What was here for him when he was her age? “Steel mills. There were stores, you know. You could walk up and down the streets and go into any kind of store. Now it’s gone, it’s tore down. There’s nothing here for us.”
Paul Shelly, a McKeesport City councilman wearing an Obama t-shirt with the sleeves cut off and painted-stained denim shorts, echoed Kelley’s feelings. “If you know this valley where basically our steel industry left in 1982, you know that’s made the whole valley angry and frustrated,” he said. “There’s no more opportunity here.”
Obama’s final event of the day was aimed a different crowd. The estimated 10,000 rabid University of Pittsburgh students who crammed into the Petersen Events Center were too young to be bitter yet, or to remember the once vibrant blue-collar economy that gave birth to Pittsburgh and its environs. But they were as loud, or louder, than the crowd in McKeesport.
Perhaps the biggest roar of the night came when Senator Bob Casey said, in his introduction of Obama, “Are you ready to change America?” Critics would say that Casey’s line was empty (and now well-worn) words short of specifics.

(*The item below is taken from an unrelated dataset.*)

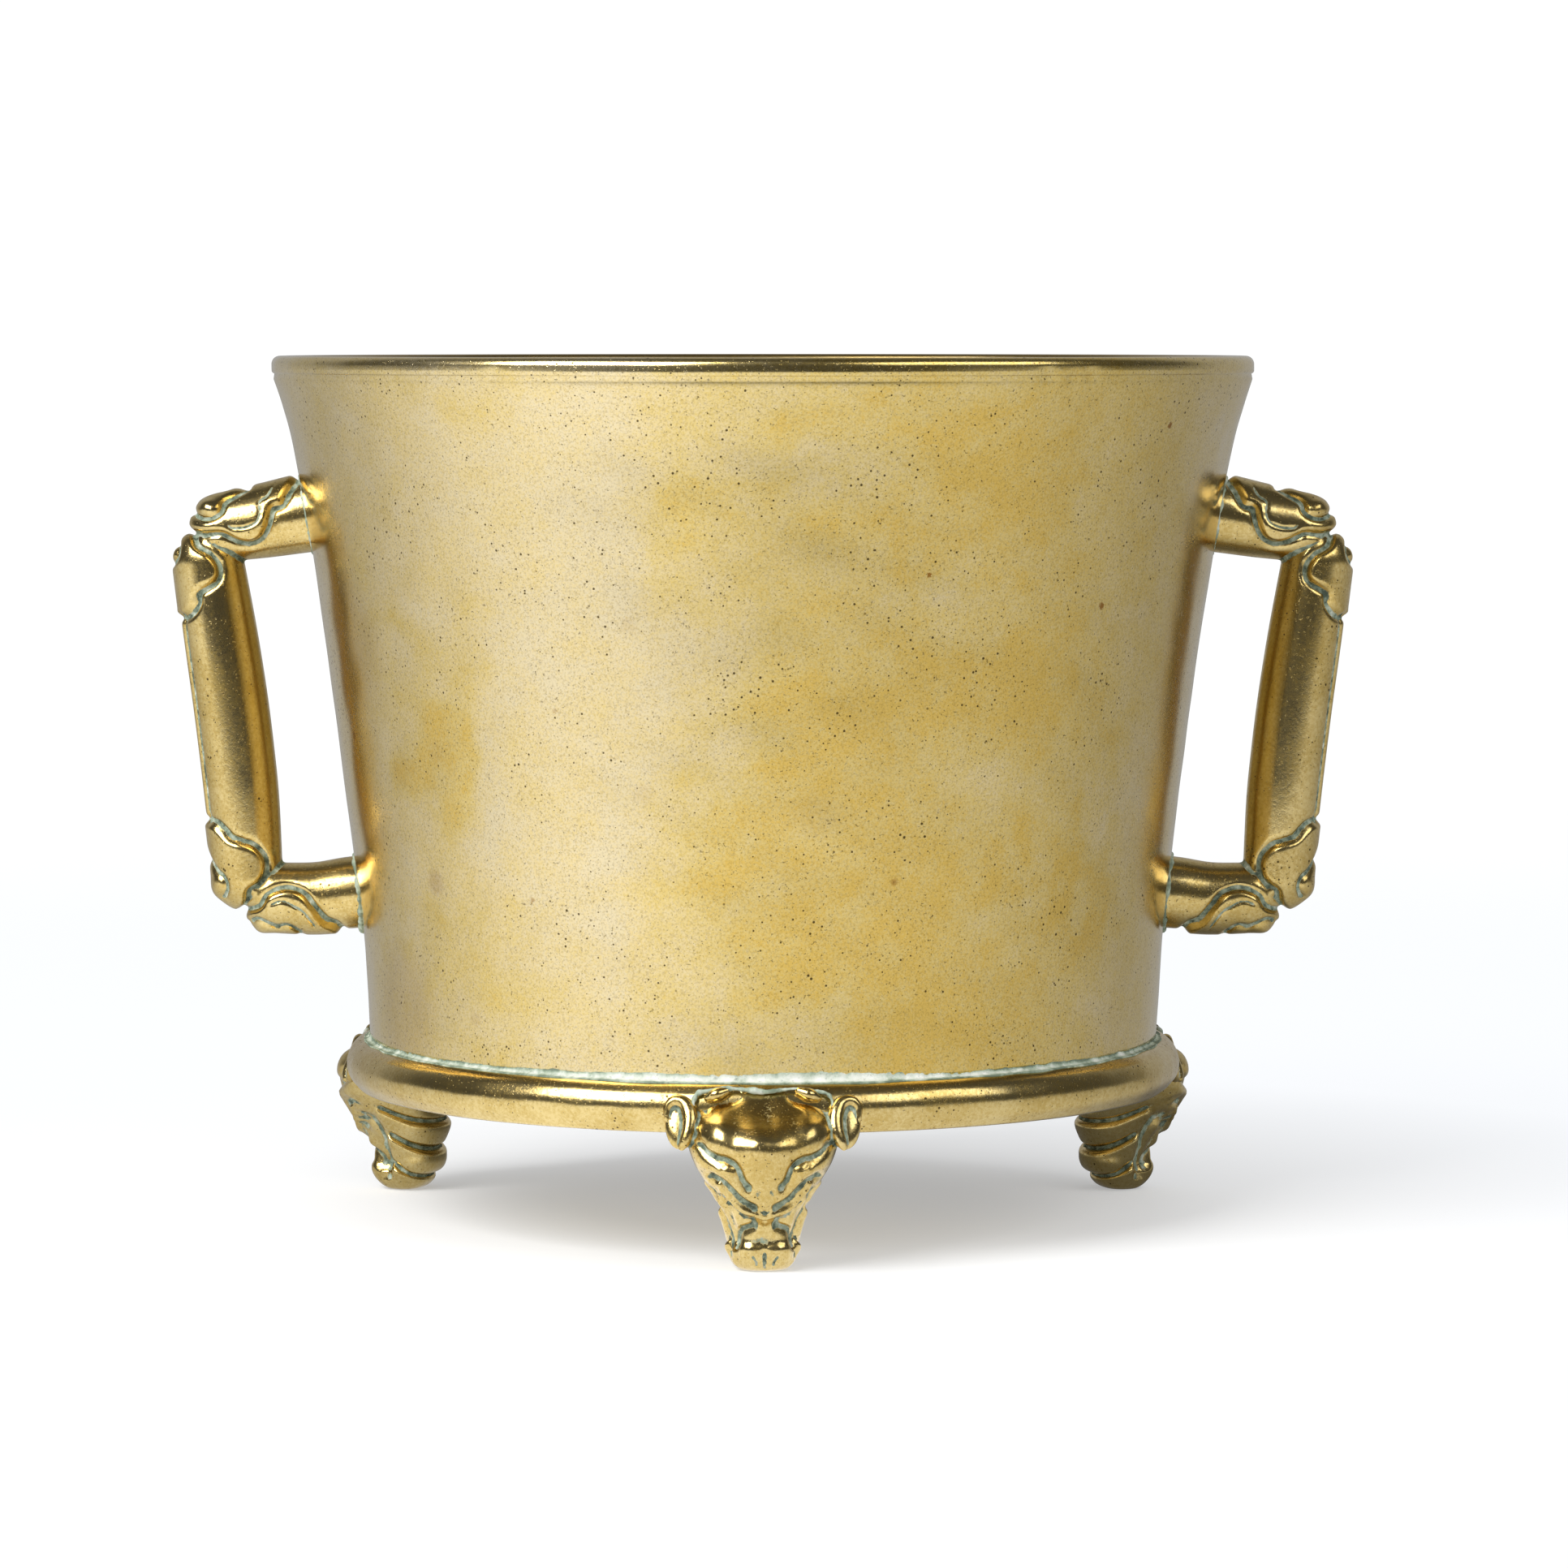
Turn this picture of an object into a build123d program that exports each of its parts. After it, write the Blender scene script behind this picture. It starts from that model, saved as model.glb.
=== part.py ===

For instance, when Governor Ed Rendell, a Clinton supporter, told a group of college students that by supporting Obama they “drink the Kool-aid”, he was suggesting that they were being played for change-loving fools unable to discern reality from rhetoric.
But Rendell misses the point. In that auditorium, there were 10,000 young people who actually believed they could change America. Afterwards, the crowd was abuzz. No one seemed to care or know what the details of reform were — it was the possibility of change, the power to change, that was intoxicating.
The political tit-for-tat that consumes so much of TV news, the op-eds, the debates, and the blogosphere was MIA in Pennsylvania right before the voting. Instead, there were thousands of voters, particularly young voters, who felt empowered. Obama’s ability to motivate, uplift and inspire voters has been the driving force of his campaign. In recent weeks, all that had been shoved aside in the media debate by real and not-so-real controversies. Now it’s time to see what really matters more to voters.